John Eudes Bamberger, OCSO

2nd Wednesday Of Lent
Jeremiah 18:18-20; Matthew 20:17-28

Both of the readings today are very somber in tone. They speak of violent death to both of the central persons of the inspired passages. More specifically they recount the awareness of the two  central figures  that they were to encounter deadly persecution. Yet there remains an important difference between the two protagonists. After recounting how  “The people of Juda and the citizens of Jerusalem said ‘Come, let us contrive a plot against Jeremiah.’” The prophet had some loyal followers who must have informed him of this plan to trap him by his own words. He quotes them as saying: ”Let us destroy him by his own tongue, let us carefully note his every word. ”What made this hostility more grievous”, as the prophet states in his prayer to God, is the fact that he had prayed for the very persons who now sought to trap him and find an excuse to put him to death. In our own times there are whole Christian Churches living under the same threat, a sizeable number of their fellow Christians have already been slain and remain in imminent danger.  We do well to keep hem in our prayer that they persevere and find speedy relief. As Jeremiah states at the end of today’s text: “(O Lord) Remember that I stood before you to speak in their behalf, to turn away your wrath from them.”

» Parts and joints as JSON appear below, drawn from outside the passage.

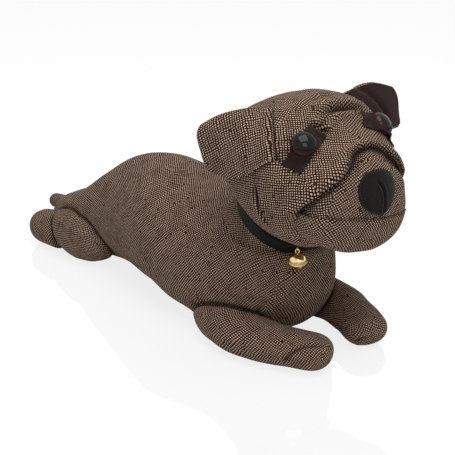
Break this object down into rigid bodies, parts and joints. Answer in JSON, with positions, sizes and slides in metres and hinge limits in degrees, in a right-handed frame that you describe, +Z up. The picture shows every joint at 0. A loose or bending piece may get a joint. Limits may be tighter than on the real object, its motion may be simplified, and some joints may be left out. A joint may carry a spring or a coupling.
{
  "type": "weighted fabric door stop",
  "caption": "Door stop in the form of a lying plush dog in brown and cream tweed, with a flat base, an inner ballast bag and a jingle bell on its collar.",
  "frame": {"origin": "on the floor, in the flat contact face of the base panel under the torso", "axes": "+X towards the dog's nose, +Y to the dog's left, +Z up"},
  "size_m": [0.398, 0.1651, 0.1864],
  "materials": {
    "tweed": "woven wool tweed in dark brown and cream, matt",
    "base_cloth": "dark plain woven cloth, matt",
    "dark_cloth": "dark red-brown suede-like cloth",
    "felt": "black felt",
    "ribbon": "black woven ribbon",
    "eye_plastic": "polished very dark brown plastic",
    "washer_plastic": "white moulded plastic",
    "wadding": "white fibre wadding",
    "ballast_cloth": "plain cotton bag filled with sand",
    "brass": "bright brass plate"
  },
  "bodies": {
    "dog": {"torso_cover": "tweed", "base_panel": "base_cloth", "torso_filling": "wadding", "ballast_bag": "ballast_cloth", "head": "tweed", "muzzle": "tweed", "chin": "tweed", "nose": "felt", "eye_right": "eye_plastic", "eye_washer_right": "washer_plastic", "eye_patch_right": "dark_cloth", "front_leg_right": "tweed", "thigh_right": "tweed", "foot_right": "tweed", "eye_left": "eye_plastic", "eye_washer_left": "washer_plastic", "eye_patch_left": "dark_cloth", "front_leg_left": "tweed", "thigh_left": "tweed", "foot_left": "tweed", "ear_right": "tweed", "ear_lining_right": "dark_cloth", "ear_left": "tweed", "ear_lining_left": "dark_cloth", "tail": "tweed", "collar": "ribbon", "collar_loop": "brass"},
    "bell": {"bell_cap": "brass", "bell_cup": "brass", "bell_ball": "brass"}
  },
  "joints": [
    {"name": "bell_swing", "type": "hinge", "parent": "dog", "child": "bell", "pos_m": [0.14693, -0.02002, 0.07826], "axis": [-0.5387, -0.8425, 0], "range_deg": [0, 70]}
  ]
}
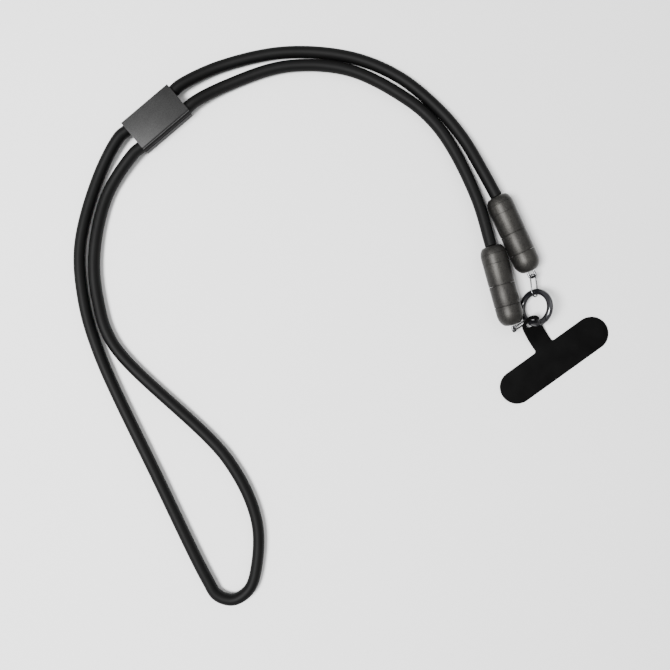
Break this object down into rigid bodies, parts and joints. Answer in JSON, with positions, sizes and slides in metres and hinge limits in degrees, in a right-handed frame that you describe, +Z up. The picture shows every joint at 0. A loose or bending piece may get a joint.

In St. Matthew’s Gospel we just heard our Lord warning his  twelve apostles as he began his journey to Jerusalem that “the Son of Man will be handed over to the chef pr9iests and the scribes and they will condemn him to death.” Though he went on to add that “he will be raised on the third day”, yet the apostles were unable to realize the significance of this warning, although the two sons of Zebedee sincerely thought they could persevere in persecution.  The Event when it came a short while later proved them weaker than they had thought. Anyone who has suddenly been confronted with real hostility discovers how overwhelming  the challenge can be felt.

Today’s readings remind us of our vulnerability so that we strive day by day to prove faithful to our Lord in all our doings and seek to grow in our trust in his love and merciful grace. This daily Eucharist offers us a strong stimulus to heighten our efforts to remain united with our Savior by adhering to God’s will in all our doings.